It was another chapter in that continuing story of Arnold Palmer's efforts to find happiness in middle age and save professional tournament golf from these Dave Stocktons. And it was an episode with the same old ending. You know that one. Arnold hangs in, makes a slight move and the kid weakens. Arnold moves close, closer, and the thundering herds go mad, mad, mad. Arnold then stands still and Dave Stockton wins. Tune in next year.

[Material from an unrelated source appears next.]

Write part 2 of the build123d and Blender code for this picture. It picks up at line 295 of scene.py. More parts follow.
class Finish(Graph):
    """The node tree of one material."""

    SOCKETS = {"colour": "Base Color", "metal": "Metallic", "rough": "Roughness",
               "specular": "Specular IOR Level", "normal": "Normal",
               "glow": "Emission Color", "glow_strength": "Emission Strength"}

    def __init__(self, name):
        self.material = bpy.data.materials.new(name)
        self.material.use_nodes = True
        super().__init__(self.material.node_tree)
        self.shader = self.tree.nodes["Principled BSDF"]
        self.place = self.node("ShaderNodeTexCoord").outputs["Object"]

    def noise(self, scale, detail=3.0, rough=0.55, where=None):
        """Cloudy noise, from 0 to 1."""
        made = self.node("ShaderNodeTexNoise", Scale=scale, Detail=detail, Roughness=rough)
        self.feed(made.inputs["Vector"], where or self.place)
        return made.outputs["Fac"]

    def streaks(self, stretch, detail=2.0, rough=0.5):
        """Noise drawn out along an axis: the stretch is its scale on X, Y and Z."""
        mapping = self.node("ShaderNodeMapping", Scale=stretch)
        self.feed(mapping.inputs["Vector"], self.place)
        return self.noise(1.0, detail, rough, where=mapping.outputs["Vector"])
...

So it went last week on an elegant but brutal course called Southern Hills in normally quiet and peaceful Tulsa. The crowds pulled and tromped and prayed and yearned and leaned in Palmer's behalf as the 40-year-old hero tried once again to win the PGA Championship, the one major title that has escaped him. But he didn't do enough apparently, because he lost it again.

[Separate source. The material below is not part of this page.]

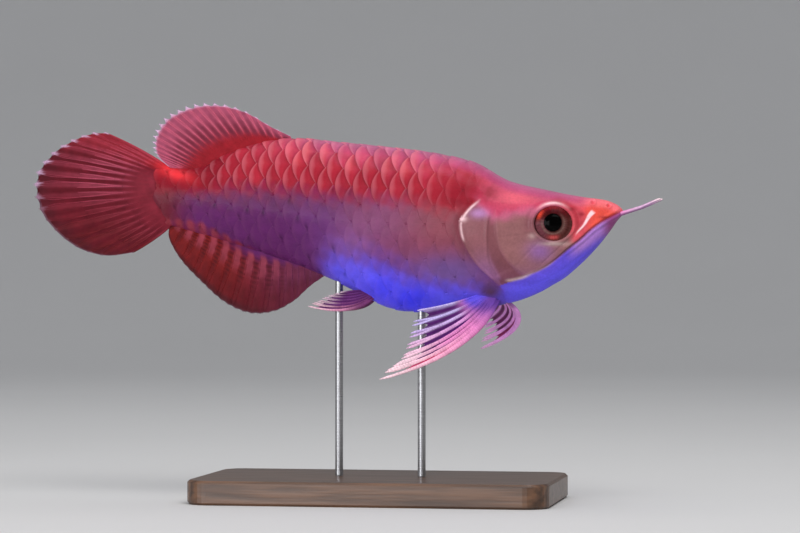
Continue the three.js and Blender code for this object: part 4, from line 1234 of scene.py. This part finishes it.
# Materials
class Shader:
    """A Principled material, with short calls for the nodes that it is put together from."""

    def __init__(self, name, **values):
        self.material = bpy.data.materials.new(name)
        self.material.use_nodes = True
        self.tree = self.material.node_tree
        self.surface = self.tree.nodes["Principled BSDF"].inputs
        for socket, value in values.items():
            self.surface[socket.replace("_", " ")].default_value = value

    def node(self, kind, inputs=None, **settings):
        made = self.tree.nodes.new(kind)
        for key, value in settings.items():
            setattr(made, key, value)
        for key, value in (inputs or {}).items():
            self.put(made.inputs[key], value)
        return made

    def put(self, socket, value):
        if isinstance(value, bpy.types.NodeSocket):
            self.tree.links.new(value, socket)
        else:
            socket.default_value = value

    def attribute(self, name):
        return self.node("ShaderNodeAttribute", attribute_name=name).outputs["Fac"]

    def paint(self):
        return self.node("ShaderNodeAttribute", attribute_name="Paint").outputs["Color"]

    def place(self):
        return self.node("ShaderNodeTexCoord").outputs["Object"]

    def stretched(self, *scale):
        return self.node("ShaderNodeMapping", {"Vector": self.place(), "Scale": scale}).outputs[0]

    def vector(self, x, y, z):
        return self.node("ShaderNodeCombineXYZ", {"X": x, "Y": y, "Z": z}).outputs[0]

    def noise(self, scale, detail=3, roughness=0.5, vector=None):
        inputs = {"Vector": vector or self.place(), "Scale": scale, "Detail": detail, "Roughness": roughness}
        return self.node("ShaderNodeTexNoise", inputs).outputs["Fac"]

    def bands(self, direction, **inputs):
        inputs = {key.replace("_", " "): value for key, value in inputs.items()}
        made = self.node("ShaderNodeTexWave", inputs, wave_type="BANDS", bands_direction=direction)
        return made.outputs["Fac"]

    def math(self, operation, a, b=0.0):
        return self.node("ShaderNodeMath", {0: a, 1: b}, operation=operation).outputs[0]

    def times(self, a, b):
        return self.math("MULTIPLY", a, b)

    def plus(self, a, b):
        return self.math("ADD", a, b)

    def range(self, value, low, high, to_low=0.0, to_high=1.0):
        inputs = {"Value": value, "From Min": low, "From Max": high, "To Min": to_low, "To Max": to_high}
        return self.node("ShaderNodeMapRange", inputs).outputs[0]

    def blend(self, a, b, factor, kind="MIX"):
        made = self.node("ShaderNodeMix", data_type="RGBA", blend_type=kind)
        self.put(made.inputs["Factor"], factor)
        for key, value in (("A", a), ("B", b)):
            self.put(made.inputs[key], value if isinstance(value, bpy.types.NodeSocket) else (*value, 1))
        return made.outputs["Result"]

    def shade(self, colour, factor, low, high):
        """Colour times a grey that runs from low to high with the factor."""
        grey = self.range(factor, 0, 1, low, high)
        made = self.node("ShaderNodeCombineColor", {"Red": grey, "Green": grey, "Blue": grey})
        return self.blend(colour, made.outputs[0], 1.0, "MULTIPLY")

    def mottle(self, colour, noise, low, high, spread=0.2):
        """Colour times a grey from low to high, by what of a noise is within the spread of its middle."""
        return self.shade(colour, self.range(noise, 0.5 - spread, 0.5 + spread), low, high)

    def colour(self, value):
        self.put(self.surface["Base Color"], value)

    def rough(self, factor, low, high, at_low, at_high):
        self.put(self.surface["Roughness"], self.range(factor, low, high, at_low, at_high))

    def bump(self, height, distance):
        made = self.node("ShaderNodeBump", {"Height": height, "Distance": distance, "Strength": 1.0})
        self.put(self.surface["Normal"], made.outputs[0])


def skin_material():
    """Wet, finely pored skin over bone."""
    m = Shader("head_skin_paint", Coat_Weight=0.1, Coat_Roughness=0.12, Specular_IOR_Level=0.05)
    blotch = m.noise(90, 4, 0.6)
    fine = m.noise(900, 2, 0.6)
    m.colour(m.mottle(m.mottle(m.paint(), blotch, 0.88, 1.1), fine, 0.94, 1.05, 0.15))
    m.rough(blotch, 0.3, 0.7, 0.34, 0.48)
    place = {"Vector": m.place(), "Scale": 850.0}
    pores = m.node("ShaderNodeTexVoronoi", place, feature="SMOOTH_F1").outputs["Distance"]
    m.bump(m.plus(m.times(pores, 0.6), m.times(m.noise(300, 4), 0.8)), 0.00014)
    return m.material


def scale_material():
    """Pearly plates: a rear part lit pinker by a painted highlight, painted shade in a dark seam at its edge
    and over the front part that comes out from under the plates before it, all stronger on the bold scales
    of the back, and fine rays that fan out from the root."""
    m = Shader("scale_plates", Coat_Weight=0.08, Coat_Roughness=0.15, Specular_IOR_Level=0.05)
    grown, across, seed, bold = (m.attribute(name) for name in ("grown", "across", "seed", "bold"))
    cloud = m.noise(160, 4, 0.6)
    colour = m.mottle(m.paint(), cloud, 0.88, 1.1)
    # painted highlight: the rear part of each plate is lightened pink where its edge catches the light
    pale = m.blend(colour, (1.0, 0.42, 0.5), 0.14)
    colour = m.blend(colour, pale, m.times(m.range(grown, 0.55, 0.85), bold))
    # painted shadow: a dark seam along each plate's rear edge
    colour = m.shade(colour, m.range(grown, 0.95, 1), 1, m.range(bold, 0.1, 1, 1, 0.8))
    # painted shade: the front part, where the plate comes out from under the plates before it, is darker
    m.colour(m.shade(colour, m.range(grown, 0, 0.3), m.range(bold, 0.1, 1, 1, 0.74), 1))
    m.rough(cloud, 0.3, 0.7, 0.3, 0.44)
    place = m.vector(m.times(grown, 2), m.times(across, 9), m.times(seed, 40))
    rings = m.bands("X", Vector=place, Scale=3.2, Distortion=1.5, Detail=2.0)
    m.bump(m.plus(m.noise(1.6, 3, 0.6, place), m.times(rings, 0.25)), 0.00013)
    return m.material


def eye_material():
    """A glossy eye with fine fibres in its iris."""
    m = Shader("eye_gloss", Roughness=0.35, Coat_Weight=0.06, Coat_Roughness=0.01, Specular_IOR_Level=0.0)
    reach, turned = m.attribute("reach"), m.attribute("turned")
    x, y = (m.times(m.math(wave, turned), 9.0) for wave in ("COSINE", "SINE"))
    fibres = m.noise(1.4, 4, 0.65, m.vector(x, y, m.times(reach, 0.25)))
    iris = m.times(m.range(reach, 4.3, 5.0), m.range(reach, 9.6, 9.2))
    m.colour(m.shade(m.paint(), m.times(m.range(fibres, 0.35, 0.65), iris), 0.86, 1.4))
    m.bump(m.times(fibres, iris), 0.00025)
    return m.material


def ray_material(name, roughness):
    """Jointed bony rays."""
    m = Shader(name, Roughness=roughness, Specular_IOR_Level=0.05)
    joints = m.math("FRACT", m.times(m.attribute("run"), 0.75))
    gap = m.times(m.range(joints, 0, 0.16), m.range(joints, 1, 0.9))
    m.colour(m.mottle(m.shade(m.paint(), gap, 0.84, 1.02), m.noise(260, 3), 0.85, 1.12))
    m.bump(gap, 0.0001)
    return m.material


def web_material(name, alpha):
    """Thin skin between the rays, a little translucent towards its edge."""
    m = Shader(name, Roughness=0.45, Specular_IOR_Level=0.04)
    m.colour(m.mottle(m.paint(), m.noise(180, 4, 0.6), 0.78, 1.18))
    m.put(m.surface["Alpha"], m.range(m.attribute("edge"), 0.45, 1, 1, alpha))
    m.bump(m.noise(420, 4, 0.6), 0.00012)
    return m.material


def barbel_material():
    m = Shader("barbel_skin", Roughness=0.4, Coat_Weight=0.2, Coat_Roughness=0.15)
    m.colour(m.mottle(m.paint(), m.noise(500, 3), 0.85, 1.1))
    m.bump(m.noise(900, 3), 0.0001)
    return m.material


def wood_material():
    """Dark oiled wood, its grain along the base."""
    m = Shader("oiled_wood", Coat_Weight=0.2, Coat_Roughness=0.25)
    along = m.stretched(1.0, 9.0, 9.0)
    warp = m.noise(14, 4, 0.6, along)
    rings = m.bands("Y", Vector=along, Scale=7.0, Distortion=6.0, Detail=3.0, Detail_Scale=1.6)
    pores = m.noise(420, 2, 0.5, m.stretched(0.06, 1.0, 1.0))
    grain = m.plus(m.times(rings, 0.6), m.times(warp, 0.4))
    colour = m.blend((0.050, 0.022, 0.011), (0.15, 0.070, 0.034), grain)
    m.colour(m.shade(colour, m.range(pores, 0.35, 0.6), 0.62, 1.1))
    m.rough(grain, 0, 1, 0.46, 0.32)
    m.bump(m.plus(m.times(grain, 0.35), pores), 0.00012)
    return m.material


def steel_material():
    """Brushed steel, its marks round the rod."""
    m = Shader("brushed_steel", Metallic=1.0)
    brush = m.noise(320, 3, 0.6, m.stretched(0.4, 0.4, 16.0))
    m.colour(m.blend((0.26, 0.26, 0.27), (0.42, 0.42, 0.43), m.range(brush, 0.3, 0.7)))
    m.rough(brush, 0.3, 0.7, 0.26, 0.4)
    m.bump(brush, 0.00004)
    return m.material


def floor_material():
    m = Shader("studio_floor", Roughness=0.8)
    m.colour(m.blend((0.66, 0.66, 0.66), (0.70, 0.70, 0.70), m.noise(3, 2)))
    return m.material


# The camera and the studio
def aim(made, place, target):
    made.location = place
    made.rotation_euler = (Vector(target) - Vector(place)).to_track_quat("-Z", "Y").to_euler()


def camera():
    data = bpy.data.cameras.new("camera")
    data.lens = 135
    data.sensor_width = 36
    made = in_scene("camera", data)
    aim(made, CAMERA_PLACE, CAMERA_TARGET)
    bpy.context.scene.camera = made


def area_light(name, place, size, power, colour=(1, 1, 1)):
    data = bpy.data.lights.new(name, "AREA")
    data.shape = "RECTANGLE"
    data.size, data.size_y = size
    data.energy = power
    data.color = colour
    aim(in_scene(name, data), place, LIGHT_TARGET)


def studio():
    """A pale floor that rises into a bowl far behind the model, and soft lights."""
    bend = np.linspace(0, np.pi / 2, 16)
    outline = [(0.02, 0), (0.6, 0), (1.2, 0)]
    outline += [(1.8 + 2.2 * np.sin(a), 2.2 - 2.2 * np.cos(a)) for a in bend]
    outline.append((4.0, 3.2))
    angles = circle(96)
    points = [(r * np.cos(a), r * np.sin(a), z) for r, z in outline for a in angles]
    faces = grid_faces(len(outline), len(angles), closed=True)[:, ::-1].tolist()
    faces.append(list(range(len(angles))))
    surface("floor", points, faces, floor_material())
    area_light("key", (0.45, -0.75, 1.5), (1.1, 1.1), 16, (1, 0.98, 0.96))
    area_light("fill", (-0.6, -1.3, 0.1), (1.4, 0.7), 19, (0.96, 0.97, 1))
    area_light("top", (-0.3, 0.4, 1.8), (1.4, 1.0), 5)
    world = bpy.data.worlds.new("studio_air")
    world.use_nodes = True
    air = world.node_tree.nodes["Background"].inputs
    air["Color"].default_value = (0.93, 0.95, 1.0, 1)
    air["Strength"].default_value = 0.4
    bpy.context.scene.world = world
    bpy.context.scene.view_settings.view_transform = "Standard"


# The model
camera()
studio()
skin(skin_material())
plates, eye_gloss, feeler = scale_material(), eye_material(), barbel_material()
for side in (RIGHT, LEFT):
    scale_side(side, plates)
    eyeball(side, eye_gloss)
    barbel(side, feeler)
scale_middle("scales_ridge", 1, RIDGE_STRETCHES, plates)
scale_middle("scales_keel", 0, KEEL_STRETCHES, plates)

red = (ray_material("red_rays", 0.45), web_material("red_web", 0.92))
pale = (ray_material("pale_rays", 0.4), web_material("pale_web", 0.88))
caudal_root = midline_curve(CAUDAL_ROOT)


def ends_thin(half):
    """Half thickness of a fin's flesh at its root, less towards both ends of the root."""
    return lambda t: half * smooth(t, 0, 0.15) * smooth(1 - t, 0, 0.12)


def tail_flesh(t):
    """Half thickness of the tail's flesh, as thick as the stalk that it comes from."""
    root = caudal_root(t)
    return np.maximum(0.15, body_half_at(root[..., 0], root[..., 2]) - 0.7)


dorsal_root, anal_root = on_profile(back_at, -45.5, -97, -3), on_profile(belly_at, *ANAL_ROOT, 3)
for name, root_at, tips, sway, bow, look, paint, flesh_at in (
    ("dorsal", dorsal_root, DORSAL_TIPS, 1.6, (0.1, 0), DORSAL_LOOK, dorsal_paint, ends_thin(2.3)),
    ("anal", anal_root, ANAL_TIPS, -1.6, (0, -0.08), ANAL_LOOK, anal_paint, ends_thin(2.3)),
    ("caudal", caudal_root, CAUDAL_TIPS, 5, (0.06, -0.06), CAUDAL_LOOK, caudal_paint, tail_flesh),
):
    fan = midline_fan(root_at, tips, sway, bow, look["pace"])
    fin(name, fan, f"{name}_fin", red, paint, look, flesh_at)
for name, shape, mirror, look, paint in (
    ("pectoral_right", PECTORAL_RIGHT, 1, PECTORAL_LOOK, pectoral_paint),
    ("pectoral_left", PECTORAL_LEFT, 1, FAR_PECTORAL_LOOK, far_lit_paint),
    ("pelvic_right", PELVIC_RIGHT, 1, PELVIC_LOOK, pelvic_paint),
    ("pelvic_left", PELVIC_RIGHT, -1, PELVIC_LOOK, pelvic_paint),
):
    fan = paired_fan(shape, mirror, look["pace"])
    fin(name, fan, name.replace("_", "_fin_"), pale, paint, look, ends_thin(1.2))

wood, steel = wood_material(), steel_material()
for node, finish in (("stand_base", wood), ("stand_rod_front", steel), ("stand_rod_rear", steel)):
    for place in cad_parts[node].material_slots:
        place.material = finish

Palmer bore down and went after it in the sort of "mood to win" that people have seen him in before in Augusta and other places of his past glories. He even had a club he seldom uses, a four-wood which would get him out of the thick Bermuda rough. He even had a "cheat sheet," a yardage and diagram chart of the course. And he even had lighter woods for swinging easier and keeping the distance. "I'm trying everything," he explained.
What he didn't have was the lukewarm putter he needed. And without that, even on a punishing track like Southern Hills, he wasn't about to overtake a young man as revved up and possessed as Dave Stockton. From tee to green, Stockton played the kind of golf that wouldn't win him much money in a municipal gangsome, but he had a charcoaled putter, as, indeed, he has been known to have on occasion. And, despite the thrust of the Tulsa Daily World, which had lumped him with the "unknowns" leading the tournament on the second day, he had the right attitude.
"Nobody can putt and chip better than I can," he said after Saturday's third-round 66, which put him five ahead of Palmer and all his sentimental legions from Tulsa. "I just feel like I'm going to win. I'm putting great, and the bad holes aren't bothering me. I've been in the woods and in the bunkers, and I've even shanked a shot. But it hasn't bothered me. I just bounce back."
And so he did. Stockton would listen to the plaintive calls for Arnie and only try harder himself. He'd flog one into the woods or into a bunker, but he would squirt it out one way or another and ram home a putt, and Palmer would get nothing.
He played a fascinating four-hole stretch on the front nine Sunday that told it all. With Arnold always lurking there over birdie putts that refused to fall, Stockton rolled in a 30-footer for a birdie at the 6th (seemingly his 1,000th 30-footer of the week), and followed this up by holing out a 120-yard wedge shot for an eagle deuce at the 7th, and he followed this up with a horrible double bogey at the 8th, whereupon he followed that up by coming out of a fairway bunker for a birdie at the 9th. This meant Stockton had gone birdie, eagle, double bogey, birdie and closed, opened, and then closed the door again on his bewildered playing companion, Palmer.
Stockton, a 28-year-old Californian who has won only three tournaments in his six years on the tour, staved off Palmer and a fast-closing Bob Murphy on the final nine holes on Sunday with a hectic and close to panic-stricken performance. He struggled inwardly to a final-round 73 and to a 72-hole total of 279, which won him the championship by two strokes. He even bogeyed the last two holes, which means that his lead was luxurious enough that he could afford so unglamorous a flourish. It was a whimpering finish to say the least, but it was all he needed.
The one moment of minidrama came at the 13th hole, an enormous par-4 of 470 yards with water in front of the green. There Dave hooked into the water, and Palmer had his usual 25-footer for a birdie. A Palmer birdie and a Stockton double bogey right here, folks, and it really might have been, finally, Palmer's year in the PGA.
Stockton, however, calmly and quickly hit a great pitch shot (his 1,000th of the week) to within two feet of the cup for a bogey, and Palmer settled for a par, so the one meager stroke Arnold got was of little consequence.